While I do not believe that either Mr. Chalmers of the Edmonton Journal, or the Red Deer lawyer Mr. Willis, deliberately set out to obfuscate or confuse the issues, it would have been difficult for a typical reader to fully grasp what the Courts / judges had actually ruled, because of the errors and omissions in the article as pointed out above.

Although Mr. Chalmers does seem to have cherry-picked my comments from our actual conversation / interview to emphasise the consequences to the banks etc. instead of the massive amounts of money involved from the differential and the exponential nature of the error / fraud in the nominal method. He did mention the $10 billion figure but that was only the then-current-year overcharge taking all of the existing debt as legitimate. He did not mention that all of the debt then in Canada was a direct function of the accumulated overcharges from the bogus methodology.

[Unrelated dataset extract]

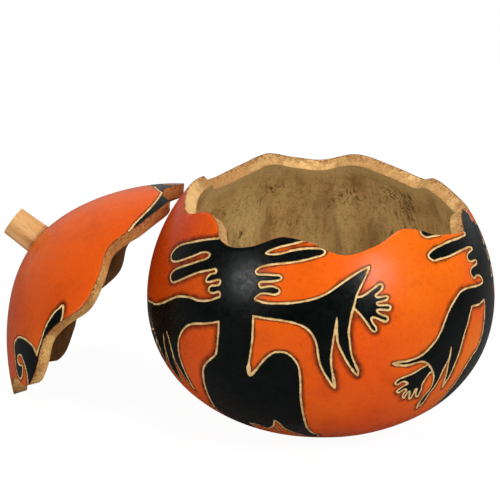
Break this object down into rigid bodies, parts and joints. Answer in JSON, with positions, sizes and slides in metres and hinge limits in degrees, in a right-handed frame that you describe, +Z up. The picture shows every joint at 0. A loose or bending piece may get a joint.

Also, Master Funduk had actually been rather hostile to my position, but he was bound by the higher Court ruling in Calgary that had been released six days earlier after a trial that had lasted eight years and which had involved extensive evidence on the bogus nature of the nominal method from Dr. Charles Prentice who was a business math professor from the University of Calgary.

Master Funduk’s ruling and reference to “simple interest” was also incorrect and contrary to what the Calgary judge had ruled. The term “simple interest” literally means “interest at a declining rate” and the judge in Dunphy had ruled that the Bank of Nova Scotia was bound by s. 4 of the Interest Act to use the mathematically accurate effective or real interest rate formula. The difference is slight at that low level (about 5.1% versus 5%) but it is still important to get the details right. On the whole I did not get the impression that anyone involved (other than Dr. Prentice) had a firm grasp of the math or of its consequences.

The ultimate spin on the issue from the lawyers, bankers, and mainstream media was that the discrepancy was so small as to be trivial, and / but that the financial system would collapse if they had to pay it all back!